# What you are asked to do
Extract every line below, verbatim.

[start Dataset excerpt]

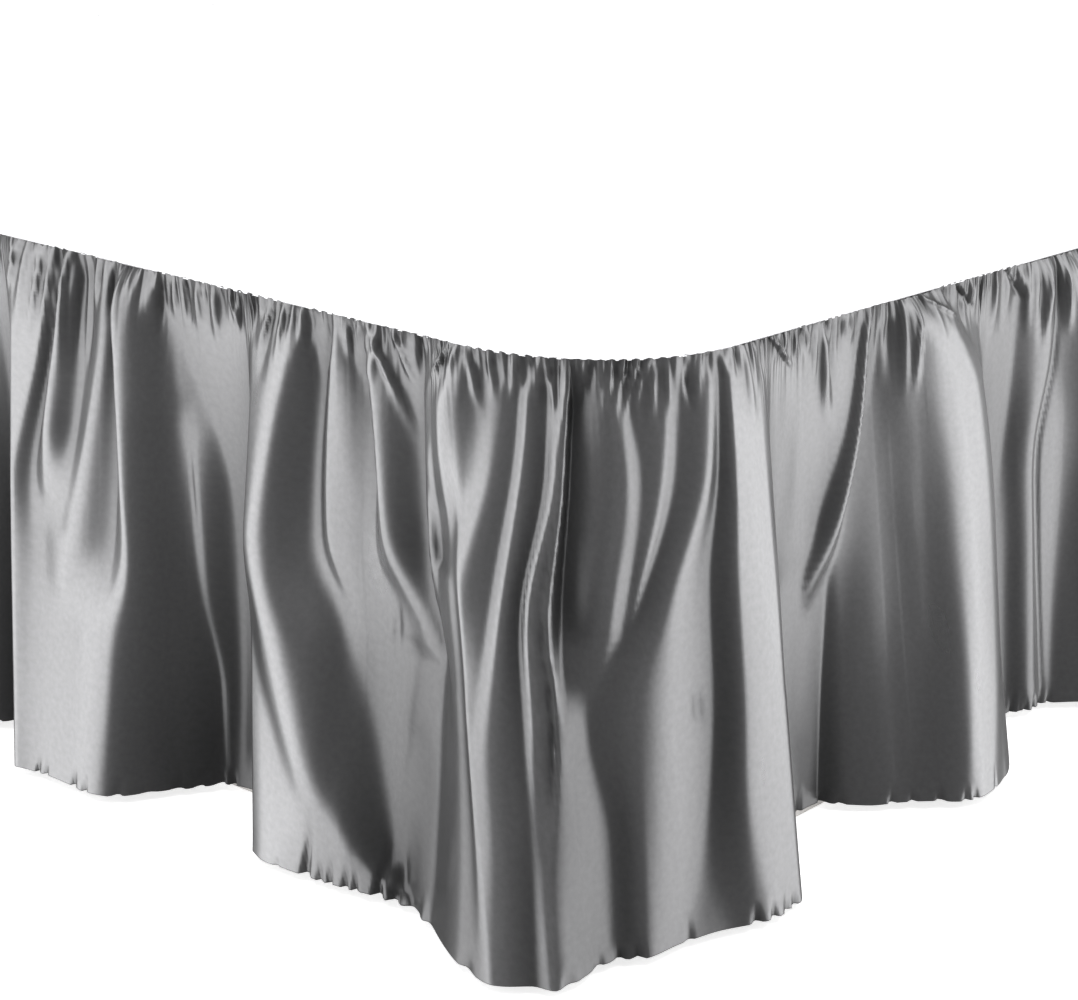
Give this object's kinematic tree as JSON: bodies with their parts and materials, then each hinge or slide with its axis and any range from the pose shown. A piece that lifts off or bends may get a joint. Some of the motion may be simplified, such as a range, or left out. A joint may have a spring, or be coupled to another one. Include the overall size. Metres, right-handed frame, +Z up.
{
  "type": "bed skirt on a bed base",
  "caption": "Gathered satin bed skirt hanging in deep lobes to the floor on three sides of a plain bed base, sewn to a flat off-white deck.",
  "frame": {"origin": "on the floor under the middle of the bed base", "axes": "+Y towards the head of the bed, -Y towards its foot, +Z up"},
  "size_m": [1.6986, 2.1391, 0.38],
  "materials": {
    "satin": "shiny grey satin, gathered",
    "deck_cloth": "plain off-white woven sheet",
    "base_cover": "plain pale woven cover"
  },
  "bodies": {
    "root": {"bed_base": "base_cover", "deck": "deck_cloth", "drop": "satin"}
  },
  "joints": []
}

[end Dataset excerpt]

# Result for this task
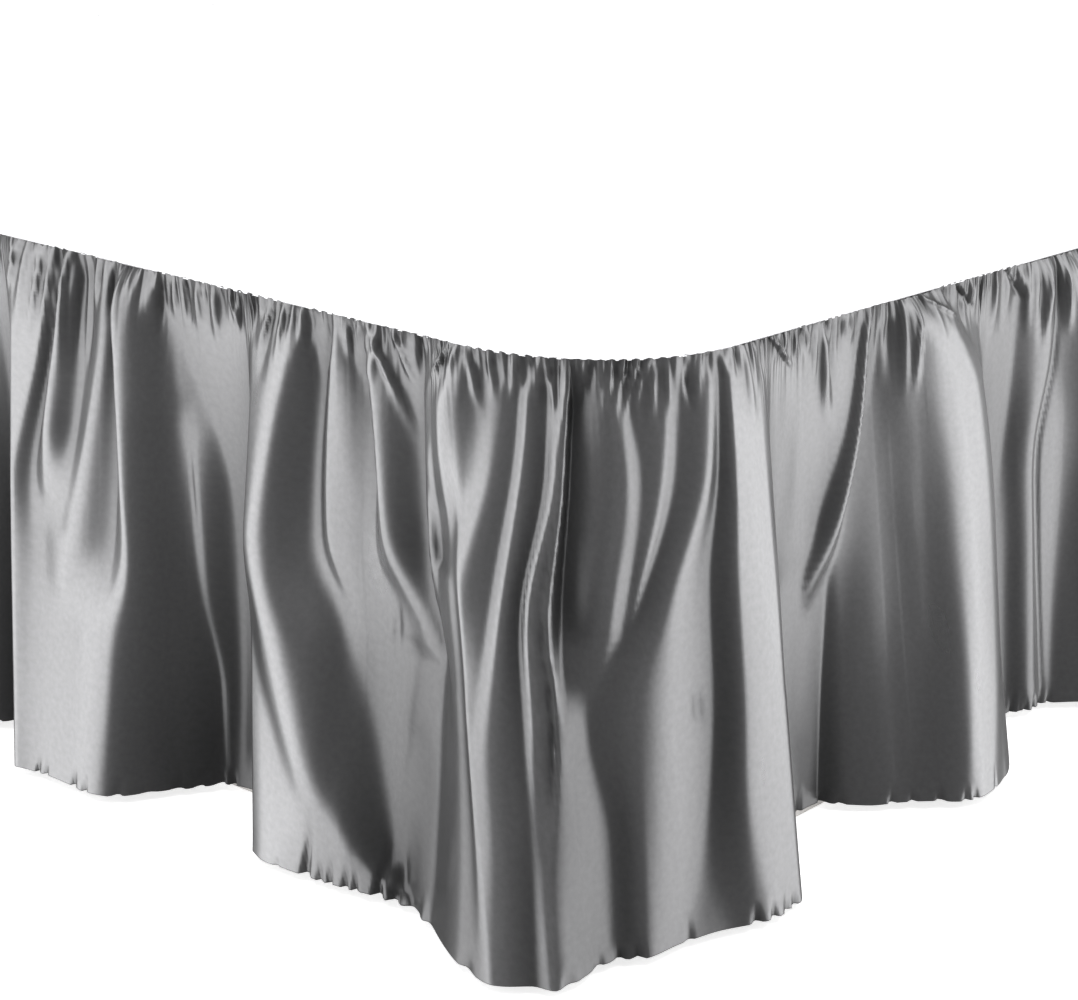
Give this object's kinematic tree as JSON: bodies with their parts and materials, then each hinge or slide with its axis and any range from the pose shown. A piece that lifts off or bends may get a joint. Some of the motion may be simplified, such as a range, or left out. A joint may have a spring, or be coupled to another one. Include the overall size. Metres, right-handed frame, +Z up.
{
  "type": "bed skirt on a bed base",
  "caption": "Gathered satin bed skirt hanging in deep lobes to the floor on three sides of a plain bed base, sewn to a flat off-white deck.",
  "frame": {"origin": "on the floor under the middle of the bed base", "axes": "+Y towards the head of the bed, -Y towards its foot, +Z up"},
  "size_m": [1.6986, 2.1391, 0.38],
  "materials": {
    "satin": "shiny grey satin, gathered",
    "deck_cloth": "plain off-white woven sheet",
    "base_cover": "plain pale woven cover"
  },
  "bodies": {
    "root": {"bed_base": "base_cover", "deck": "deck_cloth", "drop": "satin"}
  },
  "joints": []
}